● **Given request**: Your task is to quote exactly the run of lines that starts at the line containing "on the floor." and ends at the line containing "# Shapes are", including both.
## Begin Extracted information
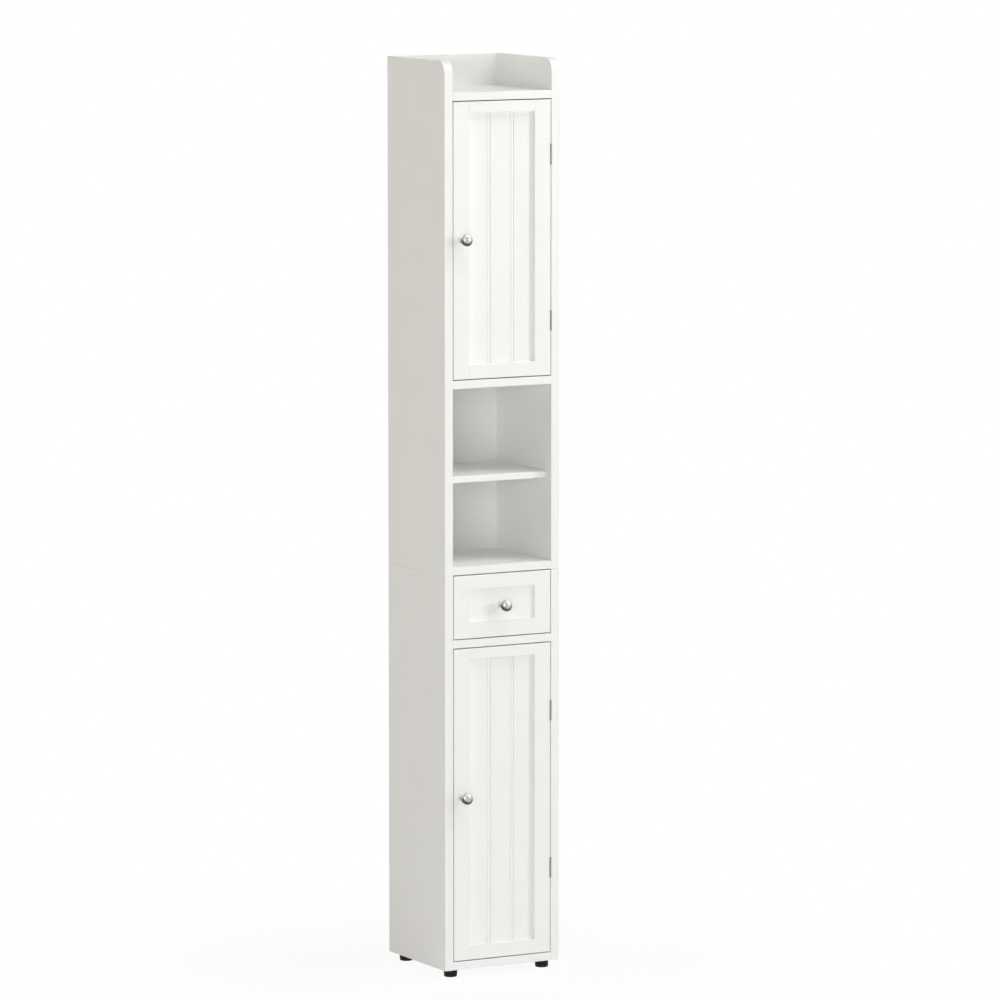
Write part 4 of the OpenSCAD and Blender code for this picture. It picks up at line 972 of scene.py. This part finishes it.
for name in ("lower_side_left", "lower_side_right", "upper_side_left", "upper_side_right"):
    low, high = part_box(name)
    towards = 1 if name.startswith("lower") else -1  # the joint is a lower board's top end
    joint = high[2] if towards > 0 else low[2]
    sideways = -1 if name.endswith("left") else 1
    outer = low[0] if sideways < 0 else high[0]
    bm = nodeCopy(name)
    easeEdge(bm, (outer, low[1], joint), (sideways, 0, towards))
    easeEdge(bm, (outer, low[1], joint), (0, -1, towards))
    bmesh.ops.remove_doubles(bm, verts=bm.verts, dist=seam["joined"])
    bmesh.ops.triangulate(bm, faces=[face for face in bm.faces if len(face.verts) > 4])
    finishPiece(name + "_eased", meshFrom(bm, name + "_eased"), [name], smoothDegrees=1)
print("side boards eased")


# Magnets: a ferrite block between two steel plates that stand a little proud of it.
magnet = {"plate": 1.2 * mm, "proud": 0.2 * mm, "blockEdge": 0.5 * mm, "plateEdge": 0.25 * mm,
          "edgeSteps": 3}


def softBlock(bm, low, high, edge):
    # a block with rounded edges
    size = [high[i] - low[i] for i in range(3)]
    middle = Matrix.Translation([(low[i] + high[i]) / 2 for i in range(3)])
    made = bmesh.ops.create_cube(bm, size=1, matrix=middle @ Matrix.Diagonal(size + [1]))
    edges = list({link for vert in made["verts"] for link in vert.link_edges})
    bmesh.ops.bevel(bm, geom=edges, offset=edge, segments=magnet["edgeSteps"], profile=0.5,
                    affect="EDGES")


blocks, plates = bmesh.new(), bmesh.new()
thick, proud = magnet["plate"], magnet["proud"]
for low, high in solidBoxes("catch_magnets"):
    softBlock(blocks, (low[0] + thick, low[1] + proud, low[2]),
              (high[0] - thick, high[1], high[2]), magnet["blockEdge"])
    for x in (low[0], high[0] - thick):
        softBlock(plates, (x, low[1], low[2]), (x + thick, high[1] - proud, high[2]),
                  magnet["plateEdge"])
finishPiece("catch_magnet_blocks", meshFrom(blocks, "catch_magnet_blocks"), ["catch_magnets"])
finishPiece("catch_pole_plates", meshFrom(plates, "catch_pole_plates"), ["catch_magnets"],
            slotName="plated_steel")
print("catches made")
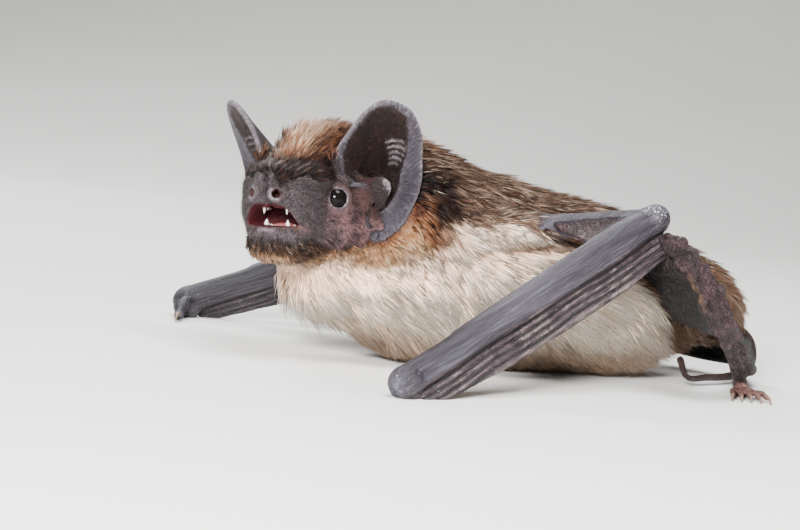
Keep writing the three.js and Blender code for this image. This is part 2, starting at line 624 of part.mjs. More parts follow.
function addLeg(name, side) {
  add(`${name}_thigh`, thighForm(side), BACK_FUR);
  add(`${name}_shin`, without(shinForm(side), thighForm(side, GAP)), MEMBRANE_SKIN);
  const ankleRoom = [shinForm(side, GAP), gatherForm(side, GAP)];
  add(`${name}_foot`, without(footForm(side), ...ankleRoom), TOE_SKIN);
  const tailSkin = without(tailMembraneForm(side), trunkForm(GAP), tailForm(GAP), ...ankleRoom);
  add(`${name}_tail_membrane`, tailSkin, MEMBRANE_SKIN);
}

addBody();
addHeadPieces();
for (const [name, side] of Object.entries(SIDES)) {
  addWing(name, side);
  addLeg(name, side);
}
add('tail', tailForm(), MEMBRANE_SKIN);

// The origin is the middle of the model's box, on the floor.
const box = new THREE.Box3().setFromObject(parts);
const middle = box.getCenter(new THREE.Vector3());
parts.position.set(-middle.x, -middle.y, -box.min.z);
const bat = new THREE.Group();
bat.add(parts);

export default bat;
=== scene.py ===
import math

import bpy
import numpy as np
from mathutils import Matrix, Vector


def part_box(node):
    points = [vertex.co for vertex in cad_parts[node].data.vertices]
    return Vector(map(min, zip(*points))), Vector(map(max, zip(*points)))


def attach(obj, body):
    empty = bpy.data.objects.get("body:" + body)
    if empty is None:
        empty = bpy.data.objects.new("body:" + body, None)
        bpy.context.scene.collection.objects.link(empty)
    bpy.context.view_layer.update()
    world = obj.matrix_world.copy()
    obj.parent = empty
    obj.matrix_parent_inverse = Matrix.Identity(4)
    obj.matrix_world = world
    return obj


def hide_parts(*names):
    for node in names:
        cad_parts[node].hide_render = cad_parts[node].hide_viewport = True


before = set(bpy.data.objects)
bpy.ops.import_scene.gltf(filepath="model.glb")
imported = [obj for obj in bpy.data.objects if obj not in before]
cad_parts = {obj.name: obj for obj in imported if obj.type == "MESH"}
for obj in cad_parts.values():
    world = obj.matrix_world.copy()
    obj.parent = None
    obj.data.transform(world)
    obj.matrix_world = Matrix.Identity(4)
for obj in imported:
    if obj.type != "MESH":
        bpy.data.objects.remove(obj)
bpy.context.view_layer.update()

import openvdb
from mathutils import Matrix, Vector
from mathutils.kdtree import KDTree

# A parti-coloured bat crouched on its folded wings and hind feet. It faces -Y, and its left side is +X.
# Shapes are worked out in millimetres in the body's own frame, which lies SHIFT away from the row's.

MM = 0.001
VOXEL = 0.2                     # step of the clay that the skin is cut from
FAR = 6.0                       # clay farther than this from any skin is left alone
BACK_COAT = 2.1                 # depth of the coat over the trunk
CROWN_COAT = 1.7                # depth of the coat over the crown of the head

# The head frame: its origin between the eyes, and how it is turned.
HEAD_AT = np.array([3.5, -20.6, 18.2])
HEAD_YAW, HEAD_PITCH, HEAD_ROLL = (math.radians(angle) for angle in (38, 1, 4.3))
EYE = {"f": 0.5, "l": 4.5, "u": -0.25, "radius": 1.35}
LID = {"rise": 0.94, "ring": 1.1, "thick": 0.2}      # round the visible part of each eye
EYE_LOOK = np.array([0.62, 0.78, 0.04])                # the way the left eye looks, in the head frame
NOSTRIL = {"f": 7.15, "l": 1.28, "u": -0.1, "ring": 0.76, "thick": 0.21, "hole": 0.54}
NOSTRIL_LOOK = np.array([0.86, 0.5, 0.1])

# Trunk outline to the tips of the fur: place along Y, height of the middle, half width, half height.
TRUNK = np.array([
    (-22.2, 11.9, 2.4, 1.9), (-20.2, 12.2, 6.2, 5.2), (-16, 13.6, 8.7, 9.2), (-11, 14.3, 9.9, 12),
    (-5, 13.1, 10.8, 12.6), (4, 11.8, 11.3, 11.3), (13, 10.9, 11.2, 10.4), (21, 10.4, 10, 9),
    (28.5, 9.8, 7.6, 6.6), (33.8, 8.6, 5.2, 4.7), (36.6, 7.4, 2.2, 2),
])
# Head outline in its frame: place, half width, top, bottom, and how far each ring leans back below the eyes.
SKULL = np.array([
    (-12, 2.4, 2.2, -4.2, 0), (-10.6, 5.2, 5.8, -6.8, 0), (-8, 7, 8.2, -8.2, 0), (-5, 7.4, 9, -8.8, 0),
    (-2.2, 6.8, 8.6, -8.7, .02), (-0.3, 5.5, 7.4, -8.5, .06), (1.5, 5, 5.3, -8.3, .1),
    (3.3, 4.9, 3.7, -8, .14), (5.2, 4.4, 2.9, -7.6, .18), (6.8, 3.2, 2.3, -6.8, .2),
    (7.7, 1.8, 1.4, -4.6, .2),
])
SKULL_POWER = 2 / 0.86
SKULL_MIDDLE = 0.52

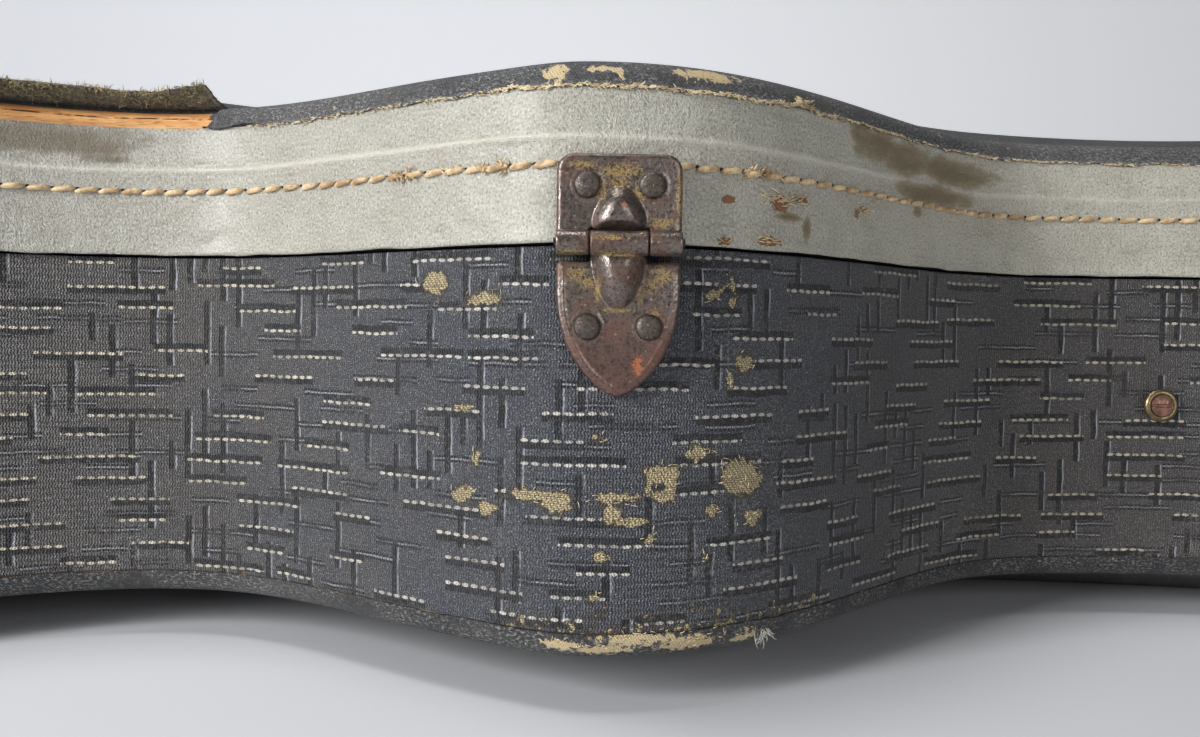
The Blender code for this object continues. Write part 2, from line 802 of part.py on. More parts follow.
## End Extracted information
● **Answer to this problem**:
// The origin is the middle of the model's box, on the floor.
const box = new THREE.Box3().setFromObject(parts);
const middle = box.getCenter(new THREE.Vector3());
parts.position.set(-middle.x, -middle.y, -box.min.z);
const bat = new THREE.Group();
bat.add(parts);

export default bat;
=== scene.py ===
import math

import bpy
import numpy as np
from mathutils import Matrix, Vector


def part_box(node):
    points = [vertex.co for vertex in cad_parts[node].data.vertices]
    return Vector(map(min, zip(*points))), Vector(map(max, zip(*points)))


def attach(obj, body):
    empty = bpy.data.objects.get("body:" + body)
    if empty is None:
        empty = bpy.data.objects.new("body:" + body, None)
        bpy.context.scene.collection.objects.link(empty)
    bpy.context.view_layer.update()
    world = obj.matrix_world.copy()
    obj.parent = empty
    obj.matrix_parent_inverse = Matrix.Identity(4)
    obj.matrix_world = world
    return obj


def hide_parts(*names):
    for node in names:
        cad_parts[node].hide_render = cad_parts[node].hide_viewport = True


before = set(bpy.data.objects)
bpy.ops.import_scene.gltf(filepath="model.glb")
imported = [obj for obj in bpy.data.objects if obj not in before]
cad_parts = {obj.name: obj for obj in imported if obj.type == "MESH"}
for obj in cad_parts.values():
    world = obj.matrix_world.copy()
    obj.parent = None
    obj.data.transform(world)
    obj.matrix_world = Matrix.Identity(4)
for obj in imported:
    if obj.type != "MESH":
        bpy.data.objects.remove(obj)
bpy.context.view_layer.update()

import openvdb
from mathutils import Matrix, Vector
from mathutils.kdtree import KDTree

# A parti-coloured bat crouched on its folded wings and hind feet. It faces -Y, and its left side is +X.
# Shapes are worked out in millimetres in the body's own frame, which lies SHIFT away from the row's.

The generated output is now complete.